## Request
Within the entries below, find the portion that opens with the line containing "for node in" and closes with the line containing "image_height = 456". Retype that portion exactly and only.

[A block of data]
- - - - - - -

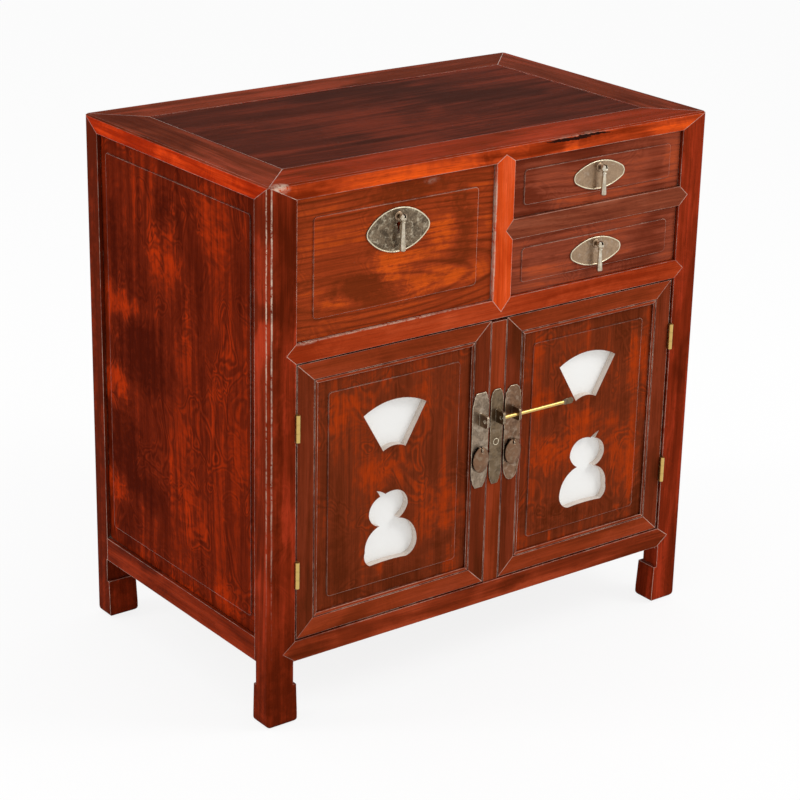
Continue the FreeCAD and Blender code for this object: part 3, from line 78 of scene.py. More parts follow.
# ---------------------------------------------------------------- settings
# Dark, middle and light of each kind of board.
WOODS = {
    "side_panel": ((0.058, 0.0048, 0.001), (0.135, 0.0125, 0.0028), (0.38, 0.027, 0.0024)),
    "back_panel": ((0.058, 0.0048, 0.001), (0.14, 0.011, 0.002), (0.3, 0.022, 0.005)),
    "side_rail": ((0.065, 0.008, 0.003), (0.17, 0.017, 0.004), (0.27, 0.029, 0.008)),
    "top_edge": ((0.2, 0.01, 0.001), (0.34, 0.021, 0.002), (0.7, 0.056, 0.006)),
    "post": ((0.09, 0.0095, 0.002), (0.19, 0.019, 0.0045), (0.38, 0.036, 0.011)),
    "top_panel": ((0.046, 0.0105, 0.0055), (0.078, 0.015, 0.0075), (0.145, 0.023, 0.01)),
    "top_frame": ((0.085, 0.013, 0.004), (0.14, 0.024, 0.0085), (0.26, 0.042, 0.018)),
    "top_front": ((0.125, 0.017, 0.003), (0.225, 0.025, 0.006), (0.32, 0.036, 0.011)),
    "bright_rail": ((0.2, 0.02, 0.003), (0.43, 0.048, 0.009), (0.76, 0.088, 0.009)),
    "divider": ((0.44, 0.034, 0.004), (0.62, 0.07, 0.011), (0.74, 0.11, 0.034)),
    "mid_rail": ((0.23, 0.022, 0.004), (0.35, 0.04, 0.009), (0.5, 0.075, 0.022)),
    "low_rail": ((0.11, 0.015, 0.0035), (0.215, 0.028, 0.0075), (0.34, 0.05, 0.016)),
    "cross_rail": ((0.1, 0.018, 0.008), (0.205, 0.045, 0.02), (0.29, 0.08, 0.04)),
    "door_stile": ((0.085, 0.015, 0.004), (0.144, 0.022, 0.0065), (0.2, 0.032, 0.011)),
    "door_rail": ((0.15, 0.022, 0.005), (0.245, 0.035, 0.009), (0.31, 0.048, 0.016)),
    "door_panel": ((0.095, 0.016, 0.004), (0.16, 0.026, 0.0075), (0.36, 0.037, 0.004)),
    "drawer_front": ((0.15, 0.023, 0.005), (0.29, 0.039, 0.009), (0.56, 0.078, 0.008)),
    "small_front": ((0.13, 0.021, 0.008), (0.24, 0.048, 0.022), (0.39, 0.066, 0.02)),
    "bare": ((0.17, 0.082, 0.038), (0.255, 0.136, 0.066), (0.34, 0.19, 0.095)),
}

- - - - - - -

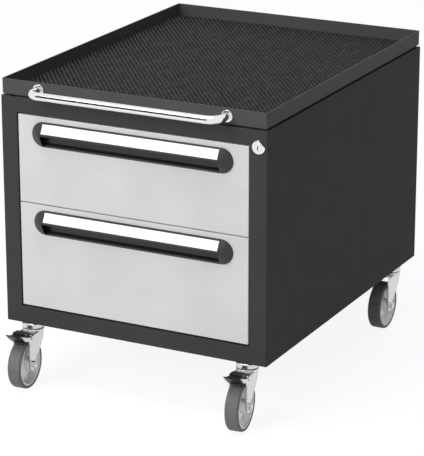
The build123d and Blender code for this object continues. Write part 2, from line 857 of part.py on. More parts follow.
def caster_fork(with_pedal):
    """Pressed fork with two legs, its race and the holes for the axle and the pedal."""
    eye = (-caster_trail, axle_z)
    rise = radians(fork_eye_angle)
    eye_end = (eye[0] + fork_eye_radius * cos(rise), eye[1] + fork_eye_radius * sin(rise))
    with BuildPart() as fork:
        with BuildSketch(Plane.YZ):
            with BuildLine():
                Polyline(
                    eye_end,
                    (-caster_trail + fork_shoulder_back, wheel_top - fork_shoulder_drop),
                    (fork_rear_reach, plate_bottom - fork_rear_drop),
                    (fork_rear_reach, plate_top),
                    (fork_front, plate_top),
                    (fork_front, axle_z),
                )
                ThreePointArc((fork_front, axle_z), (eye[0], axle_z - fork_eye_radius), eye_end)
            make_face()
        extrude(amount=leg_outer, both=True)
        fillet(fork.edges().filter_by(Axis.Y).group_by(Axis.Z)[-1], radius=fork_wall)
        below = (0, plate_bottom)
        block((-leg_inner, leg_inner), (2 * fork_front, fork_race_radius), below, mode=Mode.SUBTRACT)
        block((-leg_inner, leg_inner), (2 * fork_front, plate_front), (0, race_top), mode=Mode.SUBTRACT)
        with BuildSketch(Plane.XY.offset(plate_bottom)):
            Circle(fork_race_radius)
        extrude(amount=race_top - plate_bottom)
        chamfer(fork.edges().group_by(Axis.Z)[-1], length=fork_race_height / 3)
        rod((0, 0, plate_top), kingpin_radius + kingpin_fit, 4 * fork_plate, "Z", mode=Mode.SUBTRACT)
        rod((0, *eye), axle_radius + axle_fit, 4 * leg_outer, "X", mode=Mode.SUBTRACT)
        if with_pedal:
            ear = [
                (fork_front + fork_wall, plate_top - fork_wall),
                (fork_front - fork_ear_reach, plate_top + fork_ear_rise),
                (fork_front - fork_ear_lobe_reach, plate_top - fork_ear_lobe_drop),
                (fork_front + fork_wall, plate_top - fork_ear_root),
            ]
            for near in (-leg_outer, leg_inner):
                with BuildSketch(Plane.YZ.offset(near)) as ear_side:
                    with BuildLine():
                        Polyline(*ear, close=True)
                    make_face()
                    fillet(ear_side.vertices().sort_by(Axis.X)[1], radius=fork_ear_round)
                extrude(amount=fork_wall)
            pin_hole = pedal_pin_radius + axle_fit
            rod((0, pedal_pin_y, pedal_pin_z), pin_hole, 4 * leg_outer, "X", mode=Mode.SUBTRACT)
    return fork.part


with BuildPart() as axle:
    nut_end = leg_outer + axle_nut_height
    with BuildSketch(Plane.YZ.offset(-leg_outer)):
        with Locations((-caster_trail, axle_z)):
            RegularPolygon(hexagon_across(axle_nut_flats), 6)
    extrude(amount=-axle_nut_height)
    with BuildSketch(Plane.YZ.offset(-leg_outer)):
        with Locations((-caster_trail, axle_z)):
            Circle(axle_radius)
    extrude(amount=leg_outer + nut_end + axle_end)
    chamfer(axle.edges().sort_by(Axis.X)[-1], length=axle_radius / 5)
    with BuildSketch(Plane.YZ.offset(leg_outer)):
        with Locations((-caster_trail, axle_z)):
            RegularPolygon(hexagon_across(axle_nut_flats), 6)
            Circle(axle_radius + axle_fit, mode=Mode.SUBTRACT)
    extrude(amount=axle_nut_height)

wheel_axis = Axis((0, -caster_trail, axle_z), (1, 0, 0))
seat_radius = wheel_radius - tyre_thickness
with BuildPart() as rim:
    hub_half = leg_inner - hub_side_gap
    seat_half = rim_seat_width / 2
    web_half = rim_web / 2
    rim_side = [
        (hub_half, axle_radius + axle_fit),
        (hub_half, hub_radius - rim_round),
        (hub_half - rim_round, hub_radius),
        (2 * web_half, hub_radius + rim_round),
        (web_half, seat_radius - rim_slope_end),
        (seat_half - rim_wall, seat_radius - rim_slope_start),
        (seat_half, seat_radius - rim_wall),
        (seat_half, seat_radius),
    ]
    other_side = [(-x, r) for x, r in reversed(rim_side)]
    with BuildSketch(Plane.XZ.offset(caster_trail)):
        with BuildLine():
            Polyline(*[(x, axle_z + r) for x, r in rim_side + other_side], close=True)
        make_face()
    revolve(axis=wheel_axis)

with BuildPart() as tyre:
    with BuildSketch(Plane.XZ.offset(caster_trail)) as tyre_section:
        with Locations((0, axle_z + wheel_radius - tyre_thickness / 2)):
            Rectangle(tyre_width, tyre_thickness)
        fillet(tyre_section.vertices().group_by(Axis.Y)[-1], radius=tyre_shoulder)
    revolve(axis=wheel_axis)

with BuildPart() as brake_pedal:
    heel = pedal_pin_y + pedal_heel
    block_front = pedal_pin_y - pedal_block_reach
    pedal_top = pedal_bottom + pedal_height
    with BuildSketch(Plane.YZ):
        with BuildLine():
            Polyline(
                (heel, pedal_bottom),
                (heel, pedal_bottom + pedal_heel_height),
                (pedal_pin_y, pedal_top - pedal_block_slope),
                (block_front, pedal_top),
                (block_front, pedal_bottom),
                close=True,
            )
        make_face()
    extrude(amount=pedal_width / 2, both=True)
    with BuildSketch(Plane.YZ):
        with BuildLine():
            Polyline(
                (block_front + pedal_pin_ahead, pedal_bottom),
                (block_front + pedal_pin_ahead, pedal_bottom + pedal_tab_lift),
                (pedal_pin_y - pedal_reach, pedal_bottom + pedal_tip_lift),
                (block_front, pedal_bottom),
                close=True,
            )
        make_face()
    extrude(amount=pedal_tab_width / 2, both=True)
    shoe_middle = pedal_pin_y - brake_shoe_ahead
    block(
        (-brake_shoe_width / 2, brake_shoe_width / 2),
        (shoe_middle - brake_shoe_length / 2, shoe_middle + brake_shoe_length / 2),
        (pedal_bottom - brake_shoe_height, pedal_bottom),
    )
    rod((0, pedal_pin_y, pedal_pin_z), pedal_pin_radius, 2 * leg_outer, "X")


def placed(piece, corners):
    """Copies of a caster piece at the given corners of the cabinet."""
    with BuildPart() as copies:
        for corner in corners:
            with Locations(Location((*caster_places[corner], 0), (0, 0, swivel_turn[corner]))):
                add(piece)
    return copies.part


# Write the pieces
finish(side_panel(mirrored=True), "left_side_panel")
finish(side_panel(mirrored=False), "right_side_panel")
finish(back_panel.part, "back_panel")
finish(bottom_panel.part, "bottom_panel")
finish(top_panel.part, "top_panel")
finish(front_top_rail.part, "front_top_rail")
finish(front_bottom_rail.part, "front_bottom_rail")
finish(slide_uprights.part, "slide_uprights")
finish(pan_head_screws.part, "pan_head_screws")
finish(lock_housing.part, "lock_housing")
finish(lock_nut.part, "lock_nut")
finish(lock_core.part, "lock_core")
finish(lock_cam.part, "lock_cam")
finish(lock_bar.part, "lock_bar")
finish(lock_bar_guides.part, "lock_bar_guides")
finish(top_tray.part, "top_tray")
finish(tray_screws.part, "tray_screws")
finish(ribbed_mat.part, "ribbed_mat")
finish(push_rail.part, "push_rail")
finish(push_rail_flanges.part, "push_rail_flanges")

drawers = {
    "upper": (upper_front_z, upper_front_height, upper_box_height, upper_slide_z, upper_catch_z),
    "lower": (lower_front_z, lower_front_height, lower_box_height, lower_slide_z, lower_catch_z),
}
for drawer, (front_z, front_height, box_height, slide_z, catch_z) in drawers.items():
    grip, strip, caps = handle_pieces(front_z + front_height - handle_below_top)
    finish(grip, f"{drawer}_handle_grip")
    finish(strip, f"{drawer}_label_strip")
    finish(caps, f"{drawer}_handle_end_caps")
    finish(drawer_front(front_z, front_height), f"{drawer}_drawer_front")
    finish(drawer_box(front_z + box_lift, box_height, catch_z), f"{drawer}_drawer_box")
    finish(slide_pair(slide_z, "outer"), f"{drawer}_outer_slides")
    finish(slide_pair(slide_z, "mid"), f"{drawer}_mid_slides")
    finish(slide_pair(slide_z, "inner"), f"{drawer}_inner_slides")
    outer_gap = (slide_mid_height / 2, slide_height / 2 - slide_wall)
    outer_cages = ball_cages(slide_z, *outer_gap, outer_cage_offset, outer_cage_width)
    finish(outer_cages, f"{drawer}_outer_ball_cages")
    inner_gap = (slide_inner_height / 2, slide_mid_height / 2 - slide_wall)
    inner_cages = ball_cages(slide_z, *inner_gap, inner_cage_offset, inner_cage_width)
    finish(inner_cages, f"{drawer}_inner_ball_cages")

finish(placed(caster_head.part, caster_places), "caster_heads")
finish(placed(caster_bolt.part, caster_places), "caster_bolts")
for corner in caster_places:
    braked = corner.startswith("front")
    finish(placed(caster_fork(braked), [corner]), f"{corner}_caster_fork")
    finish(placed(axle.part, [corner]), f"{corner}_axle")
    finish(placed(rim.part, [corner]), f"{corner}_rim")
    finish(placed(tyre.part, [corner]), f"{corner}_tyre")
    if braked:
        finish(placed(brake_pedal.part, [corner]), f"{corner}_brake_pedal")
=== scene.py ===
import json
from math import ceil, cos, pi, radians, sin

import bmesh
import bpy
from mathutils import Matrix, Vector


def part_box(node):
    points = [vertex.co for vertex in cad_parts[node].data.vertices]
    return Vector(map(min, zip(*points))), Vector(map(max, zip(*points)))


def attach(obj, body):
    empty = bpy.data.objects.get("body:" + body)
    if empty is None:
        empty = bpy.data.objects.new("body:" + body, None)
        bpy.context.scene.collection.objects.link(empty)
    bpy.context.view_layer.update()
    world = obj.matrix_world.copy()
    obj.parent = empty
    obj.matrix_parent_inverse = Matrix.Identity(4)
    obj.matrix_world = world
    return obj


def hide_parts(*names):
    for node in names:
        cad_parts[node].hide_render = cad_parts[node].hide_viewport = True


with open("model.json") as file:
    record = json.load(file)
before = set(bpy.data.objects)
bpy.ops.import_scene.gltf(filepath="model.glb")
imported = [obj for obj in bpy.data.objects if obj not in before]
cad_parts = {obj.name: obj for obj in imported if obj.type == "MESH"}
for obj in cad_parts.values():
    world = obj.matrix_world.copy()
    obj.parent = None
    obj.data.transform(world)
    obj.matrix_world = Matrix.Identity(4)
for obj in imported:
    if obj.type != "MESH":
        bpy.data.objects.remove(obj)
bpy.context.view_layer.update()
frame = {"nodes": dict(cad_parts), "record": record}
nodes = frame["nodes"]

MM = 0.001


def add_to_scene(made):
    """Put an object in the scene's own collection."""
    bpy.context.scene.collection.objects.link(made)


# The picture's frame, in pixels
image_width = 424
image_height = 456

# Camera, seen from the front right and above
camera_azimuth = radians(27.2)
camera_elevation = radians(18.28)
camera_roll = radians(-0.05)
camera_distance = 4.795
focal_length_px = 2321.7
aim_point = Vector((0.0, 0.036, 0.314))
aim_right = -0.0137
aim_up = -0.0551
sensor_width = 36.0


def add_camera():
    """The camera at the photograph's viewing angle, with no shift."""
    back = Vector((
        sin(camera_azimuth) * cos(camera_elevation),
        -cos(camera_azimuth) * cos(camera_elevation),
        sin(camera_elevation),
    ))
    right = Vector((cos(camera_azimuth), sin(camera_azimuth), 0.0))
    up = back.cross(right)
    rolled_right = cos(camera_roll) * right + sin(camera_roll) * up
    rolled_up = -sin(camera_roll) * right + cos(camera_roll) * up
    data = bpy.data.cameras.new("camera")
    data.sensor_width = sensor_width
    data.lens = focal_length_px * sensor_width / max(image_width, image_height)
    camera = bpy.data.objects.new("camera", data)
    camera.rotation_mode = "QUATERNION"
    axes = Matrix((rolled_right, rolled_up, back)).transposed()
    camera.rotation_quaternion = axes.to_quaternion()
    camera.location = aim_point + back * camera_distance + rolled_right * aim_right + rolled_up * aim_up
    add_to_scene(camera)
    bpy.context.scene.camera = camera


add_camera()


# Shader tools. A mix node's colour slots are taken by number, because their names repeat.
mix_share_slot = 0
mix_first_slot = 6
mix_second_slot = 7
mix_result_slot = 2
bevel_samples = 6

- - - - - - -

## Finished task
    for node in names:
        cad_parts[node].hide_render = cad_parts[node].hide_viewport = True


with open("model.json") as file:
    record = json.load(file)
before = set(bpy.data.objects)
bpy.ops.import_scene.gltf(filepath="model.glb")
imported = [obj for obj in bpy.data.objects if obj not in before]
cad_parts = {obj.name: obj for obj in imported if obj.type == "MESH"}
for obj in cad_parts.values():
    world = obj.matrix_world.copy()
    obj.parent = None
    obj.data.transform(world)
    obj.matrix_world = Matrix.Identity(4)
for obj in imported:
    if obj.type != "MESH":
        bpy.data.objects.remove(obj)
bpy.context.view_layer.update()
frame = {"nodes": dict(cad_parts), "record": record}
nodes = frame["nodes"]

MM = 0.001


def add_to_scene(made):
    """Put an object in the scene's own collection."""
    bpy.context.scene.collection.objects.link(made)


# The picture's frame, in pixels
image_width = 424
image_height = 456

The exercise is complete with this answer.